- WHAT IS NEEDED:
Write out the records below once more, exactly as they stand.

- EXERCISE MATERIAL:
**********

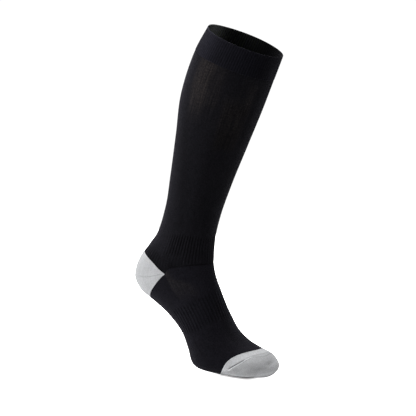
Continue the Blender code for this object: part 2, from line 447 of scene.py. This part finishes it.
def knit_material(name, yarn, shown, sheen, sheen_tint, gloss, roughness, grainy, seam_shade, relief):
    """Stockinette: each stitch is two slanted legs of yarn. Fields: "rib" is 1 in a groove, "thin" where the
    cloth is stretched and shows what is under it, "seam" the distance from the zone's edge in mm, and "line"
    how much darker the knit is painted there, or paler if negative: stitched lines, and painted shade and
    painted light."""
    material = bpy.data.materials.new(name)
    graph = Graph(material)
    place = graph.node("ShaderNodeUVMap", uv_map="Knit").outputs[0]
    split = graph.node("ShaderNodeSeparateXYZ")
    graph.plug(split.inputs[0], place)
    wale, course = split.outputs[0], split.outputs[1]
    aside = graph.math("ABSOLUTE", graph.add(graph.math("FRACT", wale), -0.5))
    across = graph.math("SINE", graph.times(aside, 2 * math.pi))
    slant = graph.add(course, graph.times(aside, 1.3))
    leg = graph.math("ABSOLUTE", graph.math("SINE", graph.times(slant, math.pi)))
    stitch = graph.times(
        graph.math("POWER", graph.math("MAXIMUM", across, 0.0), 0.6),
        graph.add(graph.times(leg, 0.65), 0.35),
    )
    coordinates = graph.node("ShaderNodeTexCoord").outputs["Object"]
    fibre = graph.noise(coordinates, FIBRE_SCALE)
    grain = graph.noise(coordinates, GRAIN_SCALE, 1.0)
    mottle = graph.noise(coordinates, MOTTLE_SCALE, 3.0)
    streaks = graph.noise(graph.vector(graph.times(wale, 0.45), graph.times(course, 0.02)), 1.0, 3.0)
    rib, thin, seam, line = (graph.field(key) for key in ("rib", "thin", "seam", "line"))
    # The colour is painted darker between the stitches' legs and in the ribs' grooves, painted shade in these
    # hollows. Beside a zone's edge the black knit is darker, partly its seam's own dark and partly painted
    # shade, and the grey knit paler, a painted highlight on its lip.
    amount = graph.times(
        graph.add(graph.times(stitch, 0.55), 0.62),
        graph.add(graph.times(fibre, 0.35), 0.82),
        graph.vary(grain, grainy),
        graph.vary(mottle, MOTTLING),
        graph.vary(streaks, MOTTLING),
        graph.add(1.0, graph.times(rib, -0.5)),
        graph.add(1.0, graph.times(line, -1.0)),
        graph.ramp(seam, 0.35, 1.3, seam_shade, 1.0),
    )
    speckle = graph.noise(graph.vector(graph.times(wale, 0.8), graph.times(course, 0.35)), 1.0, 2.0)
    through = graph.times(
        thin,
        graph.ramp(speckle, 0.32, 0.66, 0.3, 1.0),
        graph.ramp(streaks, 0.34, 0.62, 0.4, 1.25),
    )
    colour = graph.mix(through, (*yarn, 1), (*shown, 1))
    graph.plug(graph.shader.inputs["Base Color"], graph.shade(colour, amount))
    graph.plug(graph.shader.inputs["Roughness"], graph.add(graph.times(stitch, -0.08), roughness))
    lifted = graph.node("ShaderNodeBump")
    lifted.inputs["Strength"].default_value = 0.7
    lifted.inputs["Distance"].default_value = relief * MM
    graph.plug(lifted.inputs["Height"], graph.add(stitch, graph.times(fibre, 0.4)))
    graph.plug(graph.shader.inputs["Normal"], lifted.outputs[0])
    graph.shader.inputs["Specular IOR Level"].default_value = gloss
    graph.shader.inputs["Sheen Weight"].default_value = sheen
    graph.shader.inputs["Sheen Roughness"].default_value = 0.45
    graph.shader.inputs["Sheen Tint"].default_value = (*sheen_tint, 1)
    return material


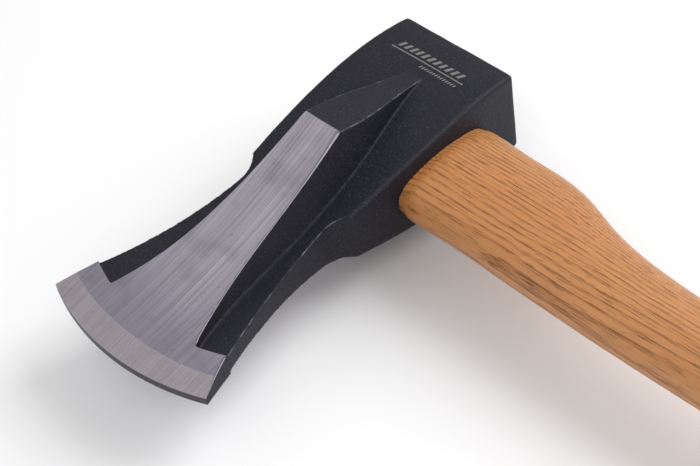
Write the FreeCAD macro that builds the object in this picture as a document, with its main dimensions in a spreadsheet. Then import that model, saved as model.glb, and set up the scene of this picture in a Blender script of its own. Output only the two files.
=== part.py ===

**********

- SOLUTION:
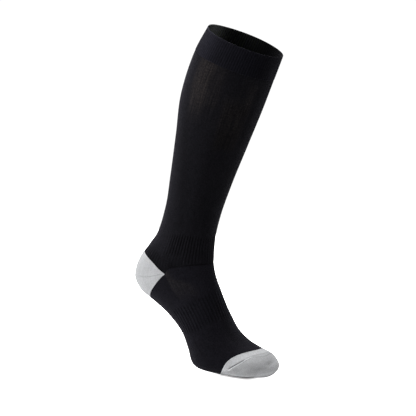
Continue the Blender code for this object: part 2, from line 447 of scene.py. This part finishes it.
def knit_material(name, yarn, shown, sheen, sheen_tint, gloss, roughness, grainy, seam_shade, relief):
    """Stockinette: each stitch is two slanted legs of yarn. Fields: "rib" is 1 in a groove, "thin" where the
    cloth is stretched and shows what is under it, "seam" the distance from the zone's edge in mm, and "line"
    how much darker the knit is painted there, or paler if negative: stitched lines, and painted shade and
    painted light."""
    material = bpy.data.materials.new(name)
    graph = Graph(material)
    place = graph.node("ShaderNodeUVMap", uv_map="Knit").outputs[0]
    split = graph.node("ShaderNodeSeparateXYZ")
    graph.plug(split.inputs[0], place)
    wale, course = split.outputs[0], split.outputs[1]
    aside = graph.math("ABSOLUTE", graph.add(graph.math("FRACT", wale), -0.5))
    across = graph.math("SINE", graph.times(aside, 2 * math.pi))
    slant = graph.add(course, graph.times(aside, 1.3))
    leg = graph.math("ABSOLUTE", graph.math("SINE", graph.times(slant, math.pi)))
    stitch = graph.times(
        graph.math("POWER", graph.math("MAXIMUM", across, 0.0), 0.6),
        graph.add(graph.times(leg, 0.65), 0.35),
    )
    coordinates = graph.node("ShaderNodeTexCoord").outputs["Object"]
    fibre = graph.noise(coordinates, FIBRE_SCALE)
    grain = graph.noise(coordinates, GRAIN_SCALE, 1.0)
    mottle = graph.noise(coordinates, MOTTLE_SCALE, 3.0)
    streaks = graph.noise(graph.vector(graph.times(wale, 0.45), graph.times(course, 0.02)), 1.0, 3.0)
    rib, thin, seam, line = (graph.field(key) for key in ("rib", "thin", "seam", "line"))
    # The colour is painted darker between the stitches' legs and in the ribs' grooves, painted shade in these
    # hollows. Beside a zone's edge the black knit is darker, partly its seam's own dark and partly painted
    # shade, and the grey knit paler, a painted highlight on its lip.
    amount = graph.times(
        graph.add(graph.times(stitch, 0.55), 0.62),
        graph.add(graph.times(fibre, 0.35), 0.82),
        graph.vary(grain, grainy),
        graph.vary(mottle, MOTTLING),
        graph.vary(streaks, MOTTLING),
        graph.add(1.0, graph.times(rib, -0.5)),
        graph.add(1.0, graph.times(line, -1.0)),
        graph.ramp(seam, 0.35, 1.3, seam_shade, 1.0),
    )
    speckle = graph.noise(graph.vector(graph.times(wale, 0.8), graph.times(course, 0.35)), 1.0, 2.0)
    through = graph.times(
        thin,
        graph.ramp(speckle, 0.32, 0.66, 0.3, 1.0),
        graph.ramp(streaks, 0.34, 0.62, 0.4, 1.25),
    )
    colour = graph.mix(through, (*yarn, 1), (*shown, 1))
    graph.plug(graph.shader.inputs["Base Color"], graph.shade(colour, amount))
    graph.plug(graph.shader.inputs["Roughness"], graph.add(graph.times(stitch, -0.08), roughness))
    lifted = graph.node("ShaderNodeBump")
    lifted.inputs["Strength"].default_value = 0.7
    lifted.inputs["Distance"].default_value = relief * MM
    graph.plug(lifted.inputs["Height"], graph.add(stitch, graph.times(fibre, 0.4)))
    graph.plug(graph.shader.inputs["Normal"], lifted.outputs[0])
    graph.shader.inputs["Specular IOR Level"].default_value = gloss
    graph.shader.inputs["Sheen Weight"].default_value = sheen
    graph.shader.inputs["Sheen Roughness"].default_value = 0.45
    graph.shader.inputs["Sheen Tint"].default_value = (*sheen_tint, 1)
    return material


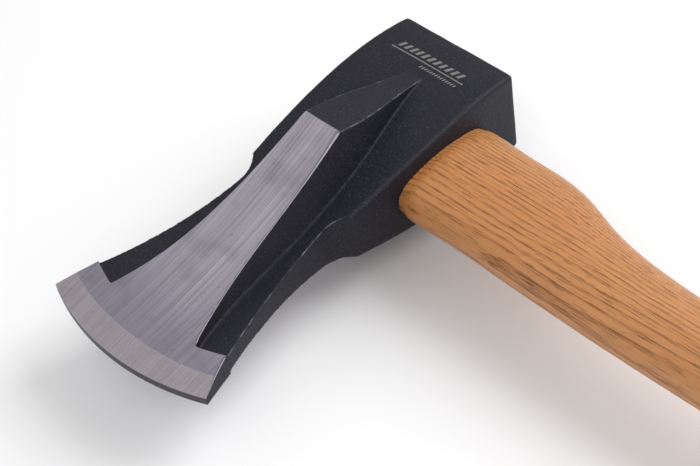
Write the FreeCAD macro that builds the object in this picture as a document, with its main dimensions in a spreadsheet. Then import that model, saved as model.glb, and set up the scene of this picture in a Blender script of its own. Output only the two files.
=== part.py ===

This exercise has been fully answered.